Jason Line calls it “bittersweet”


Sports Editor

It wasn’t a matter of if Jason Line would win the championship, but when. That when came during a semifinal race between Jason and three-time defending series champ Greg Anderson in the semifinal round of Sunday’s sixth annual ACDelco Las Vegas NHRA Nationals. Jason edged Greg on the start and ran faster down the track to clinch the 2006 NHRA POWERade Pro Stock champion.

Jason’s weekend included qualifying number one and then he defeated Warren Johnson, Jeg Coughlin, and Greg Anderson before losing to Richie Stevens in the finals.

After the race, Jason shared that he didn’t know how to describe the feeling. “It’s bittersweet to clinch it against Greg. I have to thank him for everything. If not for him giving me the chance to drive in the first place, I wouldn’t be standing here.”

Jason’s championship is his second overall and first in three years as a professional.
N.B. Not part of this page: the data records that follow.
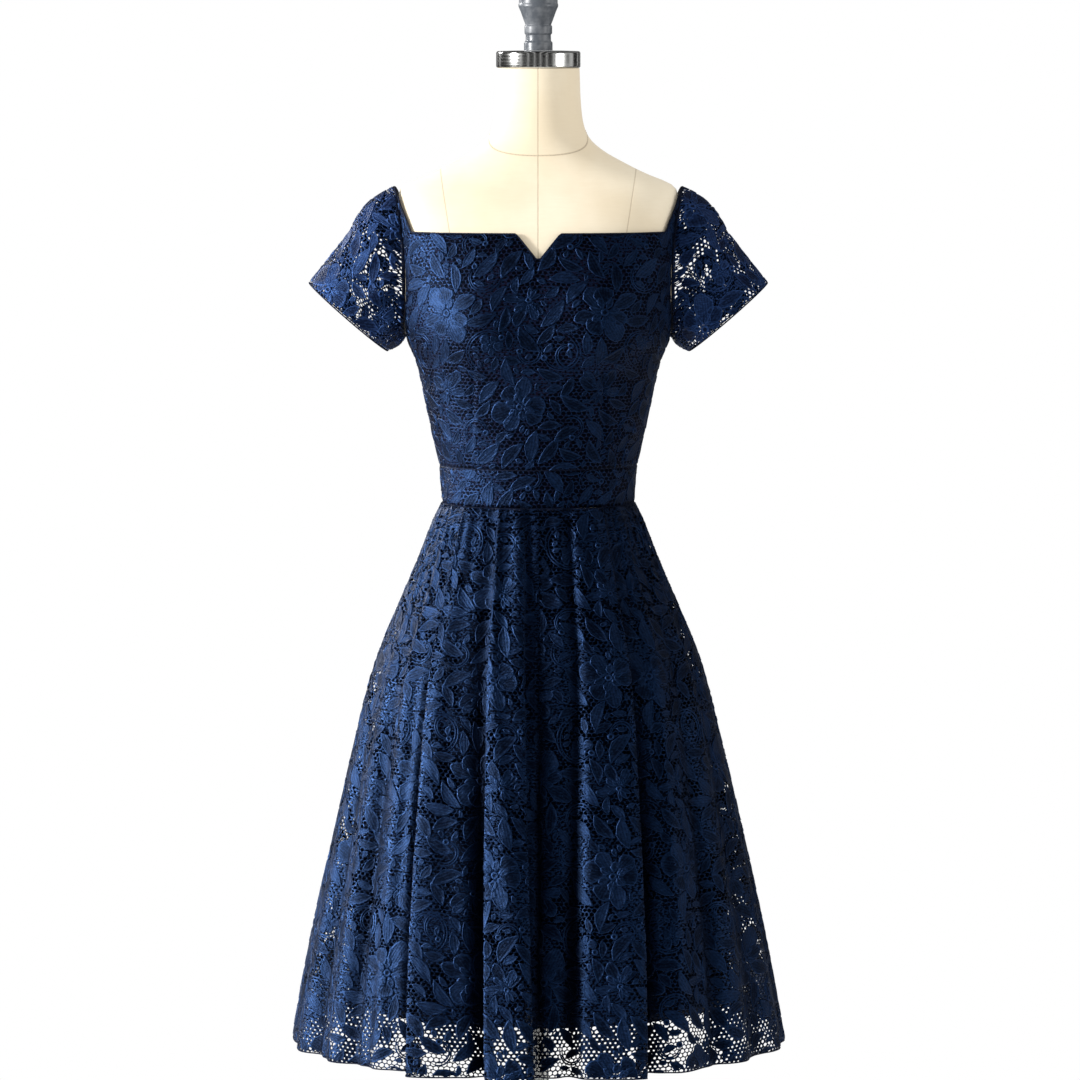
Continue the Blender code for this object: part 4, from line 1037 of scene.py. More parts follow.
class LaceDrawing:
    # gathers raised petals, leaves and cords with their tone and grain
    def __init__(self):
        self.points, self.faces, self.tones, self.grains = [], [], [], []
        self.step = 0.0
        columns, rows = round(tileLook["width"] * 1000), round(tileLook["height"] * 1000)
        self.cellX, self.cellY = np.meshgrid((np.arange(columns) + 0.5) / 1000,
                                             (np.arange(rows) + 0.5) / 1000)
        self.taken = np.zeros(self.cellX.shape, bool)

    def local(self, x, y, turn):
        # cells of the repeat seen from one motif, the repeat's edges joined
        width, height = tileLook["width"], tileLook["height"]
        acrossTile = (self.cellX - x + width / 2) % width - width / 2
        upTile = (self.cellY - y + height / 2) % height - height / 2
        cosine, sine = math.cos(turn), math.sin(turn)
        return acrossTile * cosine + upTile * sine, upTile * cosine - acrossTile * sine

    def footprint(self, x, y, turn, length, width, pointed):
        along, across = self.local(x, y, turn)
        margin = tileLook["margin"]
        share = np.clip(along / length, 0.0, 1.0)
        half = petalHalf(share, width, pointed) + margin
        return (along > -margin) & (along < length + margin) & (np.abs(across) < half)

    def ring(self, outline, middle, x, y, turn, layers):
        # closed raised shape: layers are (scale, height, tone) from the edge inwards
        cosine, sine = math.cos(turn), math.sin(turn)
        self.step = (self.step + 0.00003) % 0.00012
        count = len(outline)
        first = len(self.points)
        for scale, height, tone in layers:
            for px, py in outline:
                qx = middle + (px - middle) * scale
                qy = py * scale
                self.points.append((x + qx * cosine - qy * sine, y + qx * sine + qy * cosine,
                                    height + self.step))
                self.tones.append(tone)
                self.grains.append((qx, qy, scale))
        for n in range(len(layers) - 1):
            for j in range(count):
                k = (j + 1) % count
                a, b = first + n * count, first + (n + 1) * count
                self.faces.append((a + j, a + k, b + k, b + j))
        last = first + (len(layers) - 1) * count
        self.points.append((x + middle * cosine, y + middle * sine, layers[-1][1] + self.step))
        self.tones.append(layers[-1][2])
        self.grains.append((middle, 0.0, 0.0))
        centre = len(self.points) - 1
        for j in range(count):
            self.faces.append((last + j, last + (j + 1) % count, centre))

    def petal(self, x, y, turn, length, width, pointed=False, gauzy=True, bend=0.0):
        lift, cord = tileLook["lift"], tileLook["cord"]
        inside = 0.10 if gauzy else 0.50
        small = length < tileLook["smallLength"]
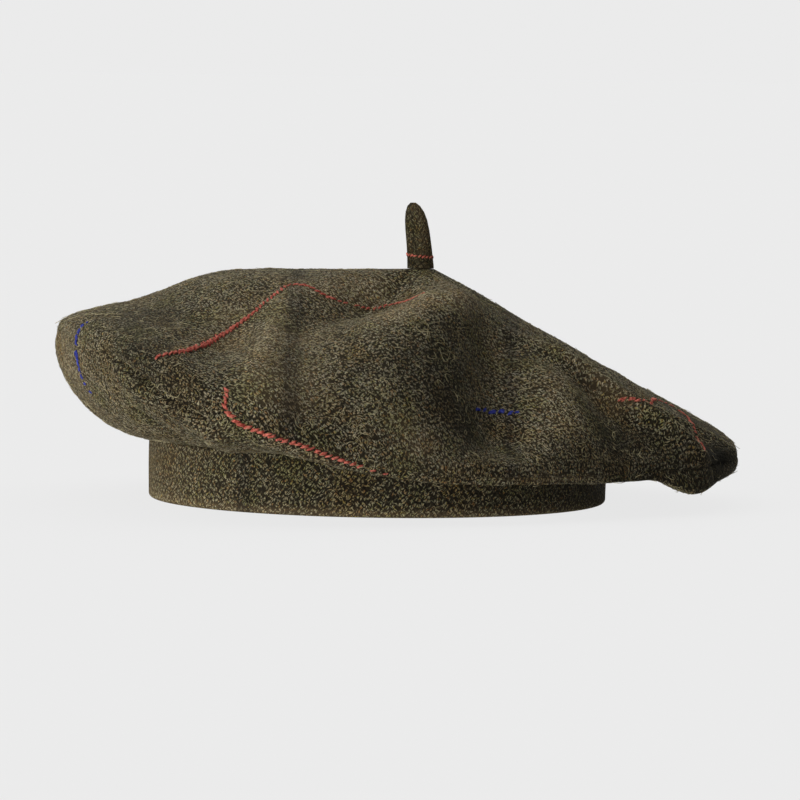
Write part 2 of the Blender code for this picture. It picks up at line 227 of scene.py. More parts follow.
def round_and_round(turns, values, at):
    """Cubic curve through the values at their turns, which closes on itself after 360 degrees."""
    knots = np.concatenate([np.array(turns[-2:]) - 360.0, turns, np.array(turns[:2]) + 360.0])
    ends = np.concatenate([values[-2:], values, values[:2]])
    slopes = np.gradient(ends, knots)
    place = np.mod(np.asarray(at, float) - knots[2], 360.0) + knots[2]
    left = np.clip(np.searchsorted(knots, place, side="right") - 1, 0, len(knots) - 2)
    span = knots[left + 1] - knots[left]
    share = (place - knots[left]) / span
    return hermite(share, span, ends[left], ends[left + 1], slopes[left], slopes[left + 1])


def hermite(share, span, start, end, start_slope, end_slope):
    """Cubic from start to end with the given slopes, read at share 0 to 1 of the span."""
    square, cube = share ** 2, share ** 3
    return ((2 * cube - 3 * square + 1) * start + (cube - 2 * square + share) * span * start_slope
            + (3 * square - 2 * cube) * end + (cube - square) * span * end_slope)


def along(knots, points, places):
    """Smooth curves through points (knot, column, axis), read at the places."""
    knots = np.array(knots)
    slopes = np.gradient(points, knots, axis=0)
    left = np.clip(np.searchsorted(knots, places, side="right") - 1, 0, len(knots) - 2)
    span = (knots[left + 1] - knots[left])[:, None, None]
    share = (places - knots[left])[:, None, None] / span
    return hermite(share, span, points[left], points[left + 1], slopes[left], slopes[left + 1])


def oval_distance(turn, grow):
    """Distance from the stalk to the band's oval grown by a length: the root of its quadratic."""
    half_long, half_short = BAND_LONG / 2 + grow, BAND_SHORT / 2 + grow
    cosine, sine = np.cos(np.radians(turn)), np.sin(np.radians(turn))
    square = (cosine / half_long) ** 2 + (sine / half_short) ** 2
    linear = STALK_OFFSET * cosine / half_long ** 2
    constant = (STALK_OFFSET / half_long) ** 2 - 1.0
    return (np.sqrt(linear ** 2 - square * constant) - linear) / square


def meridian_lines(turn, places):
    """Distance and height of the crown for each place and turn, before its folds.

    The top is a cubic through seat, inner point, brow, bulging face, rounded shoulder and rim. The
    side is a Bezier from the rim, pulled down, to the band's edge, with a flat lap to the hem.
    """
    columns = np.array(MERIDIANS, float).T
    over, rim, brow, crest, dip, belly, swell, sag = (
        round_and_round(columns[0], column, turn) for column in columns[1:])

    def point(distance, height):
        return np.stack([distance + 0.0 * turn, height + 0.0 * turn], 1)

    rim_distance = oval_distance(turn, 0.0) + over * OVERHANG
    rim_at = point(rim_distance, rim * CROWN_RISE)
    seat_at = point(STALK_WIDTH / 2 + SEAT_MARGIN, CROWN_RISE)
    brow_at = point(brow * rim_distance, crest * CROWN_RISE)
    inner_at = seat_at + (brow_at - seat_at) * np.stack([0.5 + 0.0 * dip, dip], 1)
    fall = rim_at - brow_at
    outward = np.stack([-fall[:, 1], fall[:, 0]], 1) / np.linalg.norm(fall, axis=1)[:, None]
    face_at = (brow_at + rim_at) / 2 + outward * (belly * CROWN_RISE)[:, None]
    arrive = rim_at - face_at
    arrive /= np.linalg.norm(arrive, axis=1)[:, None]
    corner_at = rim_at + np.array([0.0, RIM_ROUND])
    shoulder_at = corner_at - arrive * RIM_ROUND
    lip_at = corner_at / 2 + (shoulder_at + rim_at) / 4
    strip_at = rim_at + np.array([0.0, RIM_STRIP])
    top = np.stack([seat_at, inner_at, brow_at, face_at, shoulder_at, lip_at, strip_at, rim_at])

    pulled_at = rim_at + np.stack([swell * OVERHANG, -sag * CROWN_RISE], 1)
    hem_out = point(oval_distance(turn, HEM_OUTSIDE), BAND_HEIGHT + GAP)
    hem_in = point(oval_distance(turn, HEM_SHORT - BAND_WALL), BAND_HEIGHT + GAP)
    level = point(hem_out[:, 0] + LEVEL_SHARE * (rim_distance - hem_out[:, 0]), BAND_HEIGHT + GAP)
    share = np.clip((places - 1.0) / (HEM_START - 1.0), 0.0, 1.0)[:, None, None]
    rest = 1.0 - share
    side = (rest ** 3 * rim_at + 3 * rest ** 2 * share * pulled_at
            + 3 * rest * share ** 2 * level + share ** 3 * hem_out)
    side = side + np.clip((places - HEM_START) / (2.0 - HEM_START), 0.0, 1.0)[:, None, None] * (
        hem_in - hem_out)
    face = along(TOP_KNOTS, top, np.minimum(places, 1.0))
    return np.where((places <= 1.0)[:, None, None], face, side)


def grid_normals(points):
    """Unit normals of a grid (row, column, axis) that closes on itself from column to column."""
    across = np.roll(points, -1, axis=1) - np.roll(points, 1, axis=1)
    normals = np.cross(np.gradient(points, axis=0), across)
    return normals / np.maximum(np.linalg.norm(normals, axis=2, keepdims=True), 1e-12)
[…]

He won the Stock title in 1993. The title remains in the KB Racing camp for the fourth straight year as his teammate Greg Anderson won it all from 2003-2005.

Jason also shared how important it was to keep the championship within the team. “There is a huge group of people responsible for what happens on the racetrack, and this championship will be shared by all of us,” Jason added. “It’s a great group that Ken has put together, and I’m proud to be a part of it, driver or not.”

Greg also spoke after the race. “I’m very excited for him,” Greg said. “Jason deserves it. I wouldn’t have won three championships without him.”

This year has been tremendous for Jason. He has been steady all season. Jason won four races in seven final-round showings and set the national elapsed time record on two separate occasions.

The championship is worth $200,000 from NHRA and POWERade. The 2004 Auto Club Rookie of the Year has been driving in the class for only three years.

By winning the title, Line, a former dyno operator for Joe Gibbs Racing where he was part of NASCAR championships won by Bobby Labonte and Tony Stewart, keeps the championship in the hands of team owner Ken Black. The retired Black lives in Las Vegas and had a huge contingent on hand for Sunday’s festivities.

“I can’t ever remember a two-car team having so much success in this class,” Greg added. “This is a strong team, and the fact we can win in either car says a lot. I’m so proud of Jason. He learned the game well, and together I think we’re a great one-two punch. We’re going to win championships for a long time to come.”

Back home, the Line family is quite proud. Jason’s father, Lawrence, is ecstatic. “It’s unbelievable,” said Lawrence. “It was one heck of a day.”

Lawrence and Maxine would have like to be in Las Vegas, but Lawrence recently had back surgery, and the doctor said no. “If the doctor would have let me go, we would have been there,” Lawrence added.

At any rate, the Line family has been invited out to the awards banquet later in November. It will most likely be another proud moment for the family.

This article first appeared in the October 31 issue of the Voyageur Press.